KJAX
- Jackson, Wyoming; United States;
- Broadcast area: Jackson Hole
- Frequency: 93.5 MHz
- Branding: KJAX Country 93.5

Programming
- Format: Country music
- Affiliations: ABC News Radio

Ownership
- Owner: Scott Anderson; (Jackson Hole Radio, LLC);
- Sister stations: KMTN, KSGT, KZJH

History
- First air date: 2000
- Former call signs: KBHJ (1998–2000)
- Former frequencies: 93.3 MHz (2000–2013)
- Call sign meaning: Jackson, Wyoming

Technical information
- Licensing authority: FCC
- Facility ID: 82088
- Class: C1
- ERP: 90,000 watts
- HAAT: 315 meters (1,033 ft)
- Transmitter coordinates: 43°27′40″N 110°45′9″W﻿ / ﻿43.46111°N 110.75250°W
- Translator: 104.1 K281BH (Driggs, Idaho)

Links
- Public license information: Public file; LMS;
- Webcast: Listen live
- Website: kjax.live

= KJAX =

KJAX (93.5 FM, "KJAX Country 93.5") is a radio station broadcasting a country music format. Licensed to Jackson, Wyoming, United States, the station is currently owned by longtime manager Scott Anderson, through licensee Jackson Hole Radio, LLC, and features local news programming and national news from ABC News Radio.

==History==
The station was assigned the KBHJ call letters on July 17, 1998. On May 26, 2000, the station changed its call sign to the current KJAX. The studios for the station were located at the corner of Wyoming Highway 22, and U.S. Route 89.
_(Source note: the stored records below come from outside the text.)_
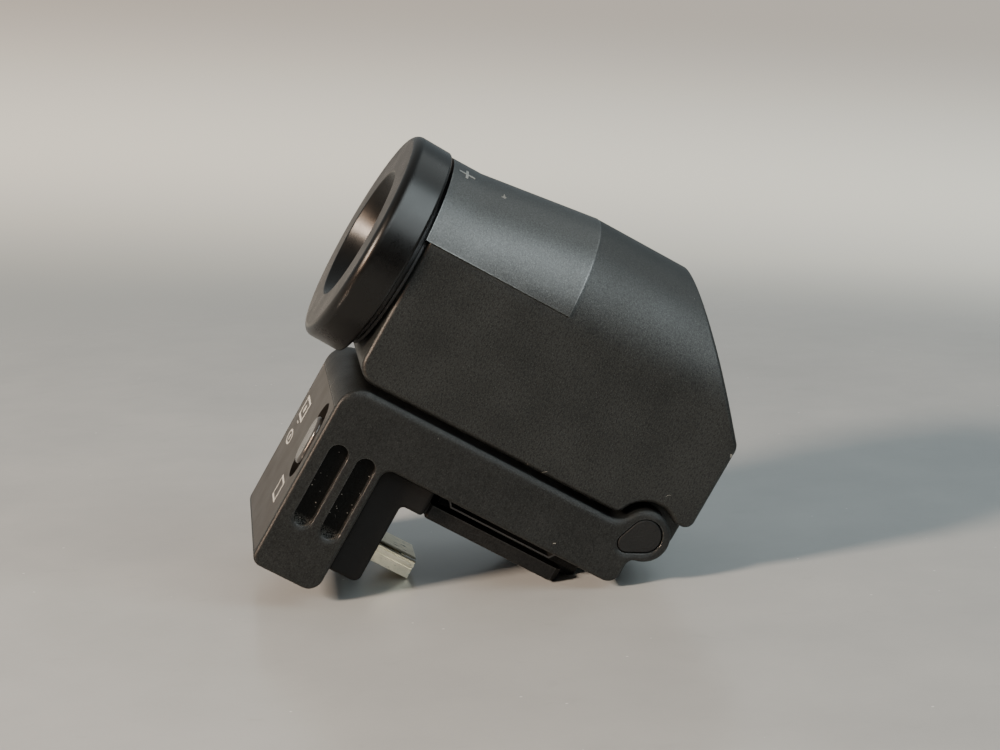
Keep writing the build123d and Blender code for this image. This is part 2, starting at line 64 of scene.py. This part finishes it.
class Graph:
    """One material's node tree, with a short call for each kind of node used here."""

    def __init__(self, owner):
        owner.use_nodes = True
        self.tree = owner.node_tree
        self.tree.nodes.clear()

    def add(self, kind, values=None, **settings):
        node = self.tree.nodes.new("ShaderNode" + kind)
        for key, value in settings.items():
            setattr(node, key, value)
        for socket, value in (values or {}).items():
            self.feed(node.inputs[socket], value)
        return node

    def feed(self, socket, value):
        if isinstance(value, bpy.types.NodeSocket):
            self.tree.links.new(value, socket)
        else:
            socket.default_value = value

    def math(self, operation, a, b=0.0):
        return self.add("Math", {0: a, 1: b}, operation=operation).outputs[0]

    def points(self):
        """Where a surface point is on the part, in millimetres."""
        place = self.add("TexCoord").outputs["Object"]
        return self.add("VectorMath", {0: place, 3: PER_MM}, operation="SCALE").outputs[0]

    def stretched(self, points, x, y, z):
        return self.add("VectorMath", {0: points, 1: (x, y, z)}, operation="MULTIPLY").outputs[0]

    def noise(self, points, size, detail=3.0, rough=0.55):
        """Grey noise whose lumps are about `size` millimetres across."""
        made = self.add("TexNoise", {"Vector": points, "Scale": 1.0 / size, "Detail": detail,
                                     "Roughness": rough})
        return made.outputs["Fac"]

    def span(self, value, low, high, to_low=0.0, to_high=1.0, smooth=False):
        """`value` from low..high carried to to_low..to_high, and held at the ends."""
        made = self.add("MapRange", {"Value": value, "From Min": low, "From Max": high,
                                     "To Min": to_low, "To Max": to_high})
        if smooth:
            made.interpolation_type = "SMOOTHSTEP"
        return made.outputs["Result"]

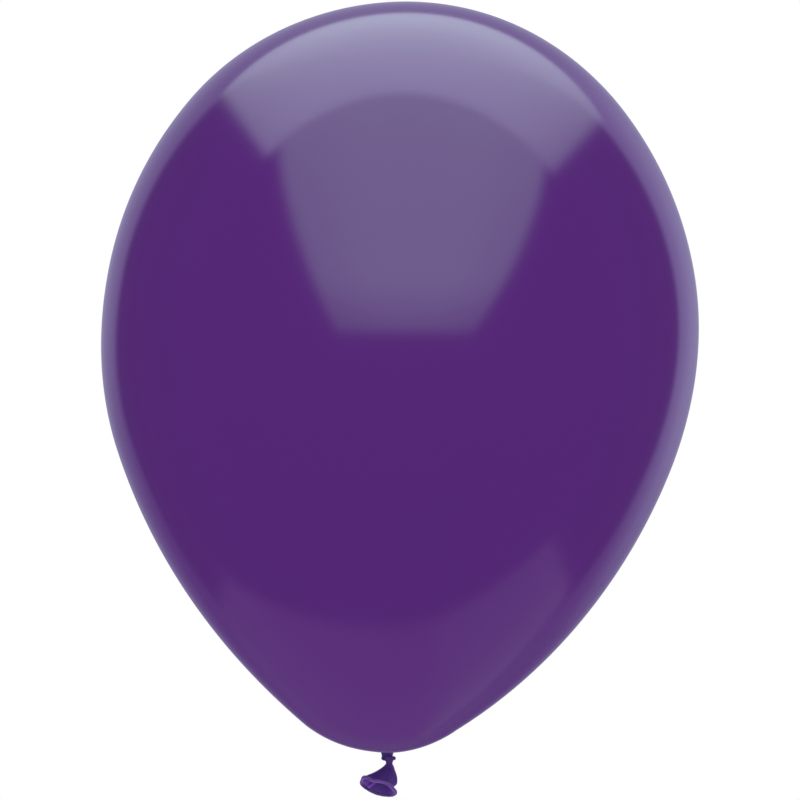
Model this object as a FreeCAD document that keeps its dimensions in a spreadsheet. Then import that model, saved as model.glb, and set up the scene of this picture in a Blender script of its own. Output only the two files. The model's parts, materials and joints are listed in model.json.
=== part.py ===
"""A blown-up latex balloon tied with an overhand knot, in millimetres.

The origin is the middle of the neck, where a ribbon is tied between the bulb and the knot, and where
the bulb flexes on the knot. +Z runs up the bulb's axis, -Y is the side that the mouth faces.
The film is one piece on the real balloon. It is split here where it flexes, and the faces that meet
at a flexing place are parts of spheres about its centre, so the pieces turn without touching.
"""
import FreeCAD, Part
import math
import os
import Sketcher

DIMENSIONS = [
    # the bulb: four tangent arcs from the crown to the base
    ("bulb_width", 279.0),
    ("bulb_top", 350.2),
    ("bulb_base", -0.5),
    ("crown_radius", 130.4),
    ("shoulder_radius", 171.3),
    ("flank_radius", 266.2),
    ("base_radius", 59.2),
    ("film_wall", 0.4),
    # the flexing places: what turns inside is smaller than its socket by flex_gap
    ("flex_gap", 0.15),
    ("neck_ball_radius", 3.3),
    ("neck_radius", 2.85),
    ("waist_ball_radius", 2.1),
    ("waist_radius", 1.85),
    ("waist_side", 0.5),
    ("waist_drop", 6.1),
    # the knot
    ("knot_top_drop", 2.5),
    ("knot_bottom_drop", 5.6),
    ("knot_core_radius", 2.9),
    ("knot_edge_round", 0.6),
    ("wrap_loop_radius", 2.85),
    ("wrap_strand_radius", 0.95),
    ("wrap_drop", 4.1),
    ("wrap_slope", -8.0),
    # the tail: a horn from the waist to an oval mouth, placed from the waist's centre
    ("tail_wall", 0.5),
    ("tail_start_drop", 1.5),
    ("tail_start_radius", 2.2),
    ("tail_hollow_drop", 3.4),
    ("tail_middle_side", -1.7),
    ("tail_middle_front", 2.1),
    ("tail_middle_drop", 5.0),
    ("tail_middle_half_width", 5.4),
    ("tail_middle_half_depth", 3.2),
    ("tail_middle_slope", 8.0),
    ("tail_middle_dip", 68.0),
    ("mouth_side", -4.3),
    ("mouth_front", 7.0),
    ("mouth_drop", 9.9),
    ("mouth_half_width", 8.5),
    ("mouth_half_depth", 4.2),
    ("mouth_slope", 19.0),
    ("mouth_dip", 47.0),
    ("bead_radius", 0.8),
]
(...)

On January 31, 2013, KJAX moved from 93.3 FM to 93.5 FM.

==Ownership==
Chaparral Broadcasting sold KJAX and seven other stations to Rich Broadcasting for $3.7 million; the transaction was consummated on April 1, 2013. Under Rich Broadcasting, KJAX and its sister FM stations were threatened to be shut off for a period of time due to a tower dispute with American Tower. The station was renting space on a tower, and was behind $500,000. Rich Broadcasting's issues with American Tower began to involve United States Senators Orrin Hatch of Utah, and John Barrasso of Wyoming.

A U.S. bankruptcy court judge in Utah ruled that American Tower could not turn off the radio stations unless a deal was reached.

Rich Broadcasting sold KJAX, three other stations, and four translators to Scott Anderson's Jackson Hold Radio, LLC effective March 16, 2020.

Anderson had managed the stations since 1990 and hosted on air shifts on KMTN while also covering local news.

Anderson, who also has served as the chairperson of the Jackson Hole Chamber of Commerce, was an elected Jackson, Wyoming town councilperson between 1992 and 2006.